For customers· 4 min read

Learning Center Progress Tracking: How It Works

Understand how academies monitor student progress. Learn about reporting and assessment methods.

Most learning centers track student progress manually or with outdated spreadsheets, losing sight of what actually works. Modern progress tracking systems give parents and instructors real-time visibility into skill development, learning gaps, and growth milestones. Here's what you need to know to choose a learning center with effective tracking—and why it matters.

What Progress Tracking Actually Means

Progress tracking in learning centers goes beyond report cards. It's a continuous system that monitors student performance across multiple dimensions: academic skills, behavioral improvements, engagement levels, and mastery of specific competencies. A robust system captures daily or weekly data points rather than waiting for quarterly assessments, giving you a clearer picture of how your child is actually progressing.

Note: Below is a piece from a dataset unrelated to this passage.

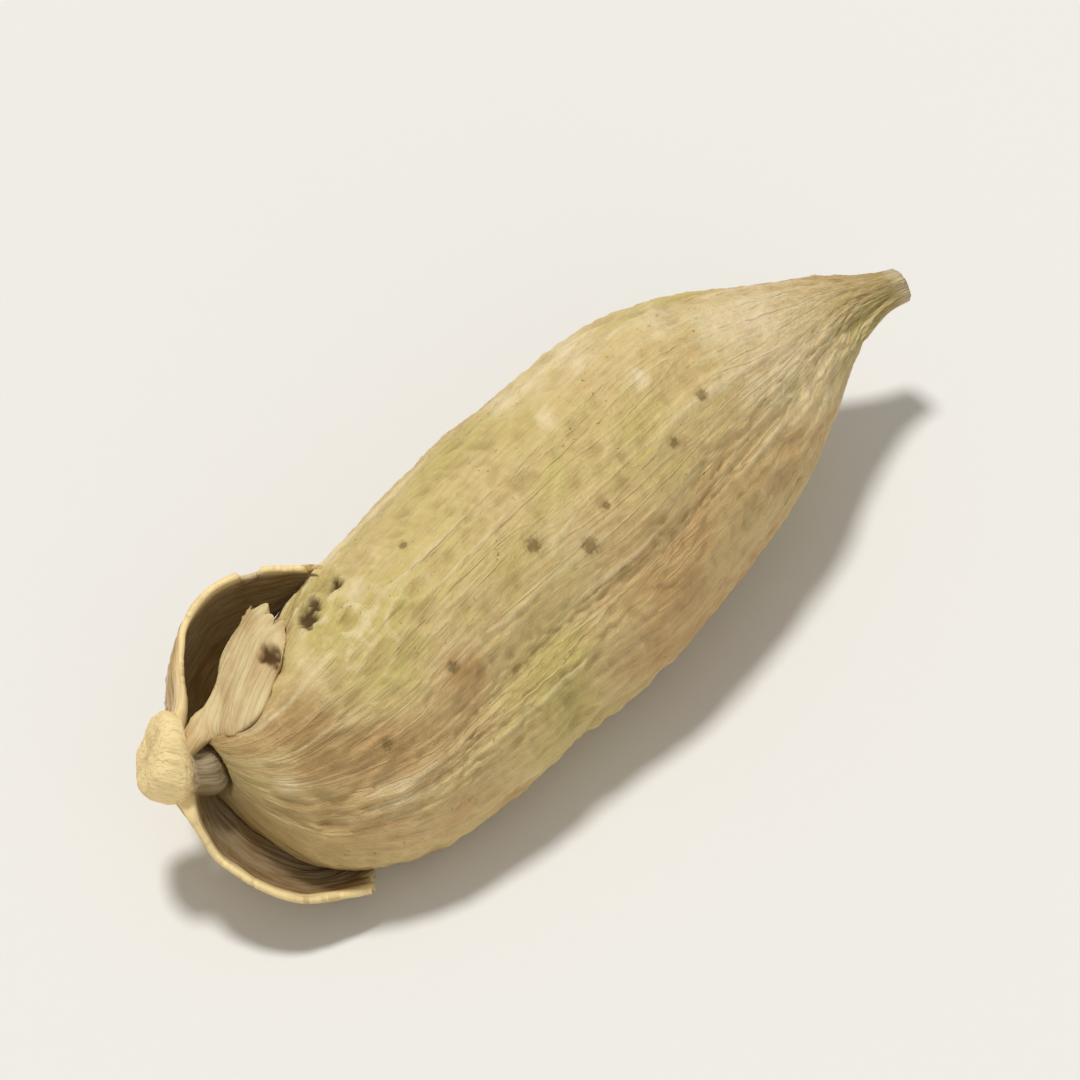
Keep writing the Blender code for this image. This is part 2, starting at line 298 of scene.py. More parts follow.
LOWER_RIM = (
    (-0.86, -0.05, 0.10),
    (-1.06, -0.90, 0.20),
    (-0.95, -1.75, 0.10),
    (-0.72, -2.50, 0.10),
    (-0.15, -3.20, 0.10),
    (0.75, -3.68, 0.05),
    (1.55, -4.02, 0.00),
)
LOWER_ROOT = (-0.55, -0.10, -0.45)
LOWER_EDGE = ((0.2, 286), (0.8, 264), (1.4, 247), (2.1, 235), (2.7, 227), (3.1, 221))
# Each lobe's name, rim, root and edge, how far it is cupped and how far its edge stands off the
# crests of the ribs in mm, and the seed of its tears. The sign of the cup gives its outer side.
LOBES = (
    ("bract_upper_lobe", UPPER_RIM, UPPER_ROOT, UPPER_EDGE, -0.40, -0.02, 1.7),
    ("bract_flap", FLAP_RIM, FLAP_ROOT, FLAP_EDGE, 0.06, -0.10, 5.3),
    ("bract_lower_lobe", LOWER_RIM, LOWER_ROOT, LOWER_EDGE, 0.22, -0.02, 9.1),
)
SKIN_LIKE = {"bract_flap": 0.85}  # how much of a lobe is stuck to the pod and takes its colours
CUP_POWER = 0.75  # the lower, the sooner a lobe's cup deepens from its two ends
SHORT_WAY = 0.03  # the share of a span over which a curve's direction is taken
LOBE_ROWS_PER_SPAN = 22
LOBE_COLUMNS = 28
LOBE_WAVES = ((0.08, (1.1, 1.4, 1), 0.0), (0.03, (0.5, 0.22, 1), 0.0))  # as STALK_ROUGHNESS
VEIN_SPACING_MM = 0.22
VEIN_WAVER = ((0.06, (0.5, 1, 0.7), 0.0),)
VEIN_HEIGHT = 0.020 * MM
VEIN_SHADE = 0.12  # how much darker the outer side is between its veins
TEAR_DEPTH_MM = 0.20  # of the notches in a lobe's rim
TEAR_MM = 0.7  # how long they are
TEAR_EDGES = (0.1, 0.6)  # the noise from which and at which a notch is cut
NICK_MM = 0.16  # how long the nicks between them are
NICK_SHARE = 0.3
UNTORN_ROOT = (0.1, 0.3)  # the shares of a lobe's length over which its tears set in
FRAY_MM = 0.55  # how unevenly a lobe is torn off at its free end
FRAY_MEAN = 0.6
FRAY_WIDTH = 0.22
FRAY_POWER = 8  # the higher, the shorter the frayed end
ROOT_GAIN = 1.5  # how much thicker a lobe is at its root, as a share
ROOT_END = 0.22
EDGE_THINNING = 0.55  # how much thinner it is at its rim and its edge, as a share
THINNING_POWER = 3
BARE_RIM_MM = (0.24, 0.04)  # how far from the rim the bare, torn tissue shows
BARE_END = (0.96, 1.0)
BARE_ROOT = (0.14, 0.06)
SKIN_CALM = 0.6  # how much less of its veins and torn rim shows where a lobe is stuck to the pod
INNER_SHADE = 0.55  # painted shade inside a lobe's cup: how much darker and browner it is there
# painted shade inside a lobe's cup, laid on with the colour between the fibres
INNER_PAINTED_SHADE = 0.5
INNER_VEIN_SHADE = 0.1
SHADE_FROM_MM = (0.0, 0.3)  # how far from the rim that shade sets in

# Patterns in the finishes: (width across the fibres, length along them) in mm, detail, roughness
PATCHES = ((2.2, 3.0), 4.0, 0.55)
FIBRE_LINES = ((0.085, 1.1), 3.0, 0.6)
MOTTLE = ((0.30, 0.36), 4.0, 0.65)
STRANDS = ((0.34, 3.4), 1.0, 0.4)
FLECKS = ((0.10, 0.12), 2.0, 0.5)
CLUSTERS = ((1.5, 2.0), 1.0, 0.5)
RAGGED = ((0.08, 0.08), 2.0, 0.5)
FINE_FIBRES = ((0.05, 0.4), 3.0, 0.6)
FINE_CREASES = ((0.15, 0.11), 3.0, 0.6)
STALK_FIBRES = ((0.06, 1.1), 3.0, 0.6)
STALK_PATCHES = ((0.6, 0.9), 3.0, 0.6)

# Coats of colour: (the mask where the coat begins, the mask where it is full, its strength there)
STRAW_COAT = (0.32, 0.50, 1.0)
TAN_COAT = (0.50, 0.70, 1.0)
BROWN_COAT = (0.70, 0.95, 1.0)
FIBRE_COAT = (0.48, 0.68, 0.30)
MOTTLE_COAT = (0.50, 0.68, 0.42)
CELL_COAT = (0.1, -1.4, 0.50)
VALLEY_COAT = (0.35, 0.0, 0.16)
TORN_AND_HIGHLIGHT_COAT = (1.2, 2.2, 0.80)
STRAND_COAT = (0.0, 1.0, 0.15)
HALO_COAT = (0.25, 0.60, 0.35)
FLECK_COAT = (0.0, 1.0, 0.70)
CREAM_COAT = (0.38, 0.56, 1.0)
SKIN_COAT = (0.36, 0.60, 1.0)
DIRT_COAT = (0.48, 0.68, 0.60)
SKIN_DIRT_COAT = (0.48, 0.68, 0.21)
GROOVE_COAT = (0.0, 1.0, 0.80)
WHOLE_COAT = (0.0, 1.0, 1.0)

# Masks: (from, to), and what it becomes there and there, if not 0 and 1
# The crest mark also carries the painted highlight along the pod's upper edge.
WORN_AND_HIGHLIGHT_CREST = (0.5, 1.0)
WORN_CELL = (0.4, 0.95)
WORN_MOTTLE = (0.35, 0.6, 0.75, 0.3)
STRAND_LINE = (0.045, 0.0)
FLECK_EDGE = (0.68, 0.73)
CLUSTER_EDGE = (0.46, 0.58)
RAGGED_EDGE = (0.3, 0.7, -0.15, 0.15)
SPECK_EDGE = (0.50, 0.72)
BARE_FIBRES = (0.68, 0.5, 0.5, 0.95)
HUSK_GLOSS = (0.3, 0.7, 0.44, 0.62)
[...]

Look for centers that track both quantitative metrics (test scores, completion rates) and qualitative observations (participation quality, confidence growth, problem-solving approach). This dual approach reveals not just what a student knows, but how they're learning.

How Learning Centers Implement Tracking Systems

Most academies use one of three approaches:

  • Digital platforms (like Brightwheel, Seesaw, or Tadpoles): Real-time updates via parent apps, photo/video documentation, automated progress reports
  • Traditional assessment folders: Physical portfolios with work samples, teacher notes, and periodic formal assessments
  • Hybrid systems: Combination of digital dashboards for quick updates plus quarterly in-depth evaluations

Mid-tier learning centers typically invest $50–$200/month per student in tracking software. Higher-end academies often include this in tuition; budget programs may charge separately or use minimal digital tools. When comparing centers, ask whether tracking access is included in base tuition or billed separately.

Key Metrics Worth Tracking

Effective learning centers measure progress in areas directly tied to your child's goals:

  • Literacy skills (phonemic awareness, decoding, fluency, comprehension for younger students)
  • Numeracy (counting, number sense, basic operations, problem-solving)
  • Social-emotional development (cooperation, emotional regulation, peer interaction)
  • Language expansion (vocabulary growth, sentence complexity, communication confidence)
  • Executive function (focus duration, task completion, independence, organization)
  • Physical development (fine motor skills, gross motor milestones, coordination)

Ask your prospective learning center which metrics they prioritize and how frequently they measure them. Centers should be able to show you sample progress reports, not just promise tracking exists.

Red Flags in Tracking Systems

Not all progress tracking is created equal. Watch out for:

  • No parent access – You shouldn't have to wait for quarterly meetings to see data. Real-time or weekly updates are standard now.
  • Vague descriptors – "Making progress" or "doing well" tells you nothing. Specific benchmarks matter: "Recognizes 35 of 50 uppercase letters" is actionable; "letter recognition improving" is not.
  • Infrequent assessments – If a center only formally assesses every 12 weeks, they're missing pattern recognition and intervention opportunities.
  • One-size-fits-all reporting – Your child's progress should be measured against individual baselines and learning goals, not just class averages.
  • No adjustment mechanism – Strong centers adapt teaching strategies based on tracking data. If they collect data but don't act on it, tracking is performative.

What to Ask During Center Tours

When evaluating learning centers, request specific answers:

  1. "Can you show me a sample progress report?" (You'll immediately see whether it's detailed or generic.)
  2. "How often do you assess students, and when do I see the results?" (Look for weekly or bi-weekly communication, not quarterly surprises.)
  3. "If tracking shows my child isn't meeting a milestone, what happens next?" (This reveals whether the center has intervention protocols.)
  4. "Is progress tracking included in tuition, or what's the additional cost?" (Budget accordingly.)
  5. "Can I access progress data between formal reports?" (Parent portals or regular updates should be standard.)

Platforms like Mercoly help you compare learning centers and academies in one place, including their progress tracking capabilities, so you can see which facilities align with your transparency and accountability expectations.

Frequently Asked Questions

Q: How often should learning centers update progress reports? Leading centers provide weekly or bi-weekly updates (often via app notifications) with formal written reports monthly or quarterly, so you're never flying blind between formal assessments.

Q: What progress tracking software do most learning centers use? Seesaw, Brightwheel, HiMama, and Procare are popular choices for academies; ask your center which platform they use and request a demo so you know what to expect.

Q: Should I prioritize centers with fancy tracking systems or strong instructors? Good tracking amplifies good instruction—choose centers with both, since tracking without skilled teaching is just data collection.

Start by requesting sample progress reports from every learning center you're considering to see tracking quality firsthand.